Isn’t this a homeschooling blog?

Why, yes, it is. And we actually are homeschooling here. At least we are most days. Being pregnant is more on the forefront of my mind at the moment, though.

We’re still loving Sonlight. The kids love the read-alouds. Cameron doesn’t like learning to read since it’s not so easy for him like sitting and listening to me read is. Ani’s annoyed that Cameron gets to do all of his language arts and math with me while she has to do most of it on her own.

We are currently reading Hero Tales. Many Sonlighters think it is above the heads of their Core Cers. My kids are a little older for doing Core C than most (but right in the range Sonlight gives, actually). They have no problem with the book. It is interesting to read, though, since missionaries means a very different thing to Protestants than it does to Mormons. Our read aloud is Dr. Dolittle. The kids are absolutely loving that book. We’re learning about bugs in science. Of course the kids love that, too.

Cameron’s still having issues with reading. Thank goodness he’s not in public school where he’d be forced to read in their way on their time. He can remember all the letter sounds, but sometimes I have to remind him what the letter is for him to remember what it says. He is not at all consistent with the letters he forgets. He’s getting better at blending the sounds into words without guessing.

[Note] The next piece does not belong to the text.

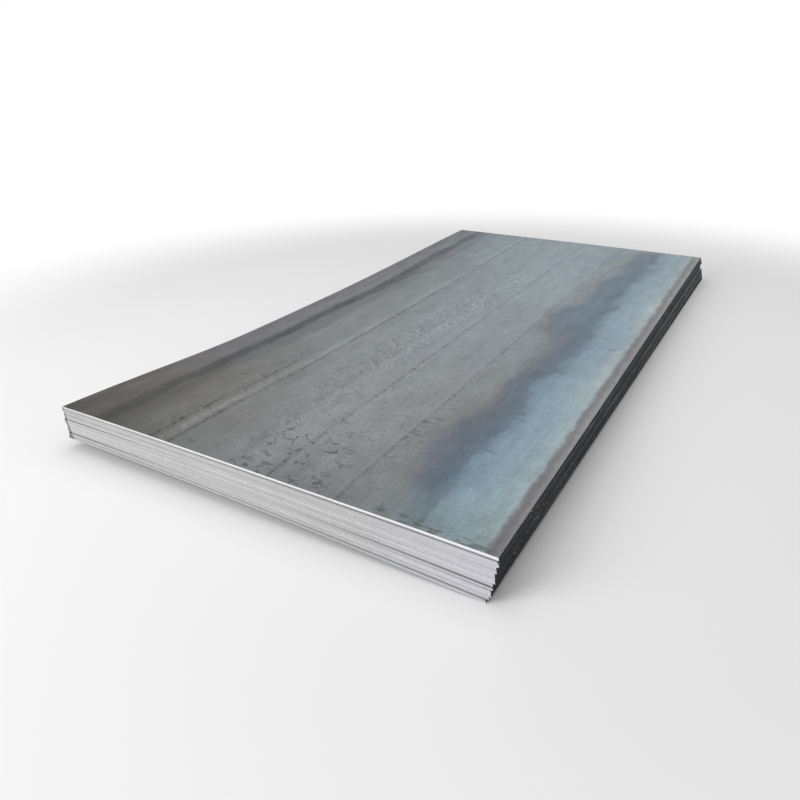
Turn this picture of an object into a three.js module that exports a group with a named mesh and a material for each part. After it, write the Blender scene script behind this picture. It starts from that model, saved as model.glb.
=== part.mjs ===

He definitely does not “get” the “families” idea that was a huge hit with Ani. Ani had these sliders shaped like something (like, say, a cat) and it would have the family letters (at) and a space for a letter strip before that and we’d move the strip up and down and she’d read all the words (cat, sat, mat, etc.). Cameron doesn’t think that way. For him to read the word cat, he does it the other way. He figures out that c-a says /ca/ and then puts together /ca/-/t/ to make the word. It works for him so I let him go with it. One day I figure it will all just click. In his own time and in his own way.